[start Material]
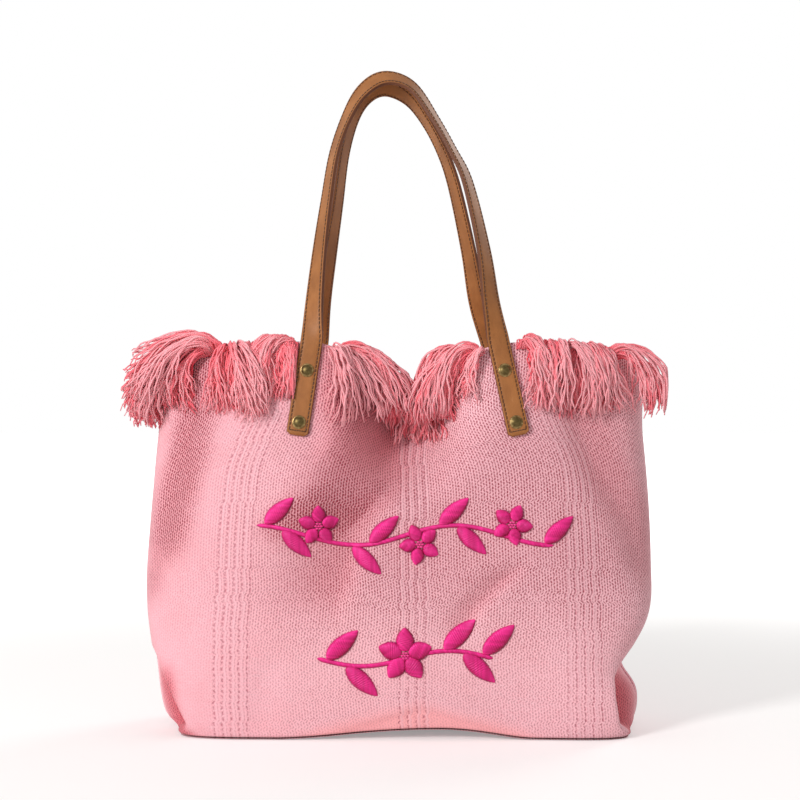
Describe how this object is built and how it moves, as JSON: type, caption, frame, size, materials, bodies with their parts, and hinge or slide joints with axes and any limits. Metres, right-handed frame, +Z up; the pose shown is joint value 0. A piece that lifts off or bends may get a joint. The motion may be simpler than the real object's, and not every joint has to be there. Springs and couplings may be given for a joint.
{
  "type": "beach tote bag",
  "caption": "Soft woven beach tote with a yarn-fringed rim, two riveted strap handles that swing, a snapped mouth and an inside zip pocket.",
  "frame": {"origin": "middle of the base on the ground, under the middle of the bag's outline", "axes": "+Z up, the embroidered front faces -Y, +X to the right as seen from the front"},
  "size_m": [0.514, 0.162, 0.6172],
  "materials": {
    "canvas": "dobby-striped woven cotton canvas",
    "fringe": "twisted loose yarn",
    "lining": "plain cotton",
    "embroidery": "satin stitch",
    "leather": "smooth tan with painted edges",
    "brass": "antique",
    "steel": "nickel plated",
    "zip_teeth": "moulded"
  },
  "bodies": {
    "bag": {"front_panel": "canvas", "back_panel": "canvas", "base_panel": "canvas", "front_lining": "lining", "back_lining": "lining", "base_lining": "lining", "left_side_seam": "canvas", "right_side_seam": "canvas", "front_fringe_left": "fringe", "front_fringe_middle": "fringe", "front_fringe_right": "fringe", "back_fringe_left": "fringe", "back_fringe_middle": "fringe", "back_fringe_right": "fringe", "upper_embroidery": "embroidery", "lower_embroidery": "embroidery", "front_left_strap_end_outer": "leather", "front_right_strap_end_outer": "leather", "back_left_strap_end_outer": "leather", "back_right_strap_end_outer": "leather", "front_left_strap_end_inner": "leather", "front_right_strap_end_inner": "leather", "back_left_strap_end_inner": "leather", "back_right_strap_end_inner": "leather", "front_left_rivet_caps": "brass", "front_right_rivet_caps": "brass", "back_left_rivet_caps": "brass", "back_right_rivet_caps": "brass", "front_left_rivet_posts": "brass", "front_right_rivet_posts": "brass", "back_left_rivet_posts": "brass", "back_right_rivet_posts": "brass", "snap_socket": "steel", "snap_stud": "steel", "front_snap_washer": "steel", "back_snap_washer": "steel", "pocket_patch": "lining", "zip_tape": "lining", "zip_teeth": "zip_teeth", "zip_stops": "steel"},
    "front_handle": {"front_handle_outer": "leather", "front_handle_inner": "leather"},
    "back_handle": {"back_handle_outer": "leather", "back_handle_inner": "leather"},
    "zip_slider": {"zip_slider": "steel"},
    "zip_pull": {"zip_pull": "steel"}
  },
  "joints": [
    {"name": "front_handle_swing", "type": "hinge", "parent": "bag", "child": "front_handle", "pos_m": [0, -0.0601, 0.362], "axis": [1, 0, 0], "range_deg": [0, 150]},
    {"name": "back_handle_swing", "type": "hinge", "parent": "bag", "child": "back_handle", "pos_m": [0, 0.0601, 0.362], "axis": [-1, 0, 0], "range_deg": [0, 150]},
    {"name": "zip_slide", "type": "slide", "parent": "bag", "child": "zip_slider", "axis": [1, 0, 0], "range_m": [0, 0.129]},
    {"name": "zip_pull_swing", "type": "hinge", "parent": "zip_slider", "child": "zip_pull", "pos_m": [-0.0645, 0.06398, 0.182], "axis": [0, 1, 0], "range_deg": [-80, 80]}
  ]
}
[end Material]
Task requirements:
All lines holding the word "bodies" should be picked out and copied.

Full response:
Describe how this object is built and how it moves, as JSON: type, caption, frame, size, materials, bodies with their parts, and hinge or slide joints with axes and any limits. Metres, right-handed frame, +Z up; the pose shown is joint value 0. A piece that lifts off or bends may get a joint. The motion may be simpler than the real object's, and not every joint has to be there. Springs and couplings may be given for a joint.
  "bodies": {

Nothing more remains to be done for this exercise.